The review team by now has thoroughly warmed to its task:

Several faculty members described incidents of which they knew in which UCLA department heads failed to match offers made by competing institutions to faculty members of color at UCLA. In both cases an informal resolution (i.e., an increase in salary or research funding to retain the professor) was effectuated, in one case by the Vice Provost for Faculty Diversity, and in the other case by the Executive Vice Chancellor and Chancellor. However, the faculty member personally involved in one of these retention events was still upset about the incident, and in the other case a faculty member close to the situation described the solution as a temporary “workaround.”

In other words, UCLA bribes a faculty member to stay after he or she has received an attractive offer from another school. The bribe, while accepted, is nonetheless dismissed as a “‘workaround,'” and the faculty member is still pissed.

There are many reasons why a department might not choose to raise a faculty member’s salary in such a situation. It might not have the money.  It might not want to reward one faculty member while others–who have not looked around to jump ship–at the same rank and achievement receive nothing. It is also possible that the department hopes the faculty member will accept the other offer and leave. So what?

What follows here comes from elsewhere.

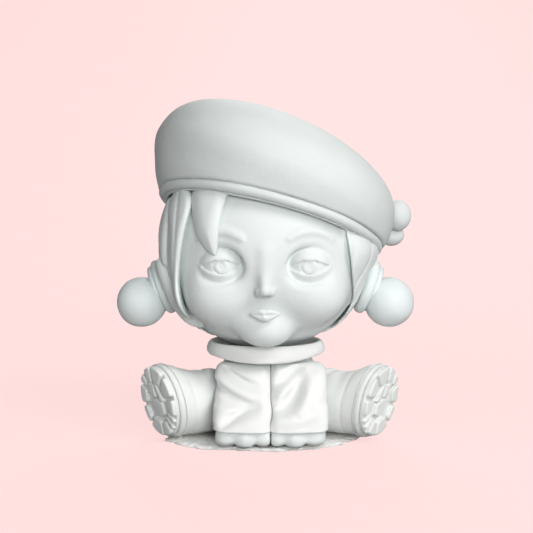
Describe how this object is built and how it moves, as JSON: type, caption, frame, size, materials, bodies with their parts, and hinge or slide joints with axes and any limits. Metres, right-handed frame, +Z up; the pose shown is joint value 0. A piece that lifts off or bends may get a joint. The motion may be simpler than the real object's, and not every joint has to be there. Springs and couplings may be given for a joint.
{
  "type": "seated art toy figure",
  "caption": "Seated vinyl doll in a tilted beret with ball ear warmers and lug-soled boots; the head turns, the arms swing and the legs twist.",
  "frame": {"origin": "on the flat underside of the base skirt, on the torso's middle plane, in line with the neck's axis front to back", "axes": "+Z up, the figure faces -Y, +X is the figure's left side"},
  "size_m": [0.1294, 0.1093, 0.1447],
  "materials": {
    "vinyl_body": "matt, unpainted",
    "vinyl_clothes": "matt, unpainted",
    "vinyl_boots": "matt, unpainted",
    "vinyl_hair": "matt, unpainted",
    "vinyl_hat": "matt, unpainted",
    "vinyl_ears": "smooth matt, unpainted",
    "pin_stock": "plain moulded"
  },
  "bodies": {
    "torso": {"base_skirt": "vinyl_body", "torso_front": "vinyl_body", "torso_back": "vinyl_body", "collar": "vinyl_body", "neck_pin": "pin_stock", "shoulder_pin": "pin_stock", "left_hip_pin": "pin_stock", "right_hip_pin": "pin_stock"},
    "left_arm": {"left_sleeve": "vinyl_clothes", "left_hand": "vinyl_body"},
    "right_arm": {"right_sleeve": "vinyl_clothes", "right_hand": "vinyl_body"},
    "left_leg_body": {"left_leg": "vinyl_body", "left_boot": "vinyl_boots", "left_welt": "vinyl_boots", "left_outsole": "vinyl_boots"},
    "right_leg_body": {"right_leg": "vinyl_body", "right_boot": "vinyl_boots", "right_welt": "vinyl_boots", "right_outsole": "vinyl_boots"},
    "head": {"face_shell": "vinyl_body", "hair_back": "vinyl_hair", "fringe_lock": "vinyl_hair", "right_side_lock": "vinyl_hair", "right_rear_lock": "vinyl_hair", "right_upper_lock": "vinyl_hair", "left_side_lock": "vinyl_hair", "beret_band": "vinyl_hat", "beret_crown": "vinyl_hat", "bow_knot": "vinyl_hat", "bow_upper_loop": "vinyl_hat", "bow_lower_loop": "vinyl_hat", "left_ear_cup": "vinyl_ears", "right_ear_cup": "vinyl_ears", "left_ear_ring": "vinyl_ears", "right_ear_ring": "vinyl_ears", "left_ear_ball": "vinyl_ears", "right_ear_ball": "vinyl_ears", "left_ear_pin": "pin_stock", "right_ear_pin": "pin_stock"}
  },
  "joints": [
    {"name": "neck_swivel", "type": "hinge", "parent": "torso", "child": "head", "pos_m": [-0.0013, 0, 0.04], "axis": [0, 0, 1], "continuous": true},
    {"name": "left_shoulder", "type": "hinge", "parent": "torso", "child": "left_arm", "pos_m": [0.0122, -0.0142, 0.0219], "axis": [-1, 0, 0], "range_deg": [0, 30]},
    {"name": "right_shoulder", "type": "hinge", "parent": "torso", "child": "right_arm", "pos_m": [-0.0122, -0.0142, 0.0219], "axis": [-1, 0, 0], "range_deg": [0, 30]},
    {"name": "left_hip", "type": "hinge", "parent": "torso", "child": "left_leg_body", "pos_m": [0.0145, 0.0025, 0.0154], "axis": [0.8192, -0.5736, 0], "range_deg": [-25, 25]},
    {"name": "right_hip", "type": "hinge", "parent": "torso", "child": "right_leg_body", "pos_m": [-0.0145, 0.0025, 0.0154], "axis": [-0.8192, -0.5736, 0], "range_deg": [-25, 25]}
  ]
}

The review team concludes by recommending UCLA establish a one-stop office for aggrieved minority faculty. An office that will handle all complaints of racism, bias, discrimination, hurt feelings, workarounds. This office will augment the dozen or so offices that already exist to help minority faculty in their hours of need. But the one-stop shop will be different, because it will avoid making the faculty member choose from among the other offices. Figuring out which diversity office to visit can get awfully confusing, especially when apparently there is one on each floor of each building on campus.

I was troubled, though, by the lack of foresight in the review team’s recommendations.  The next generation of Indigenous faculty will be arriving soon, and director of diversity diction has yet to be appointed.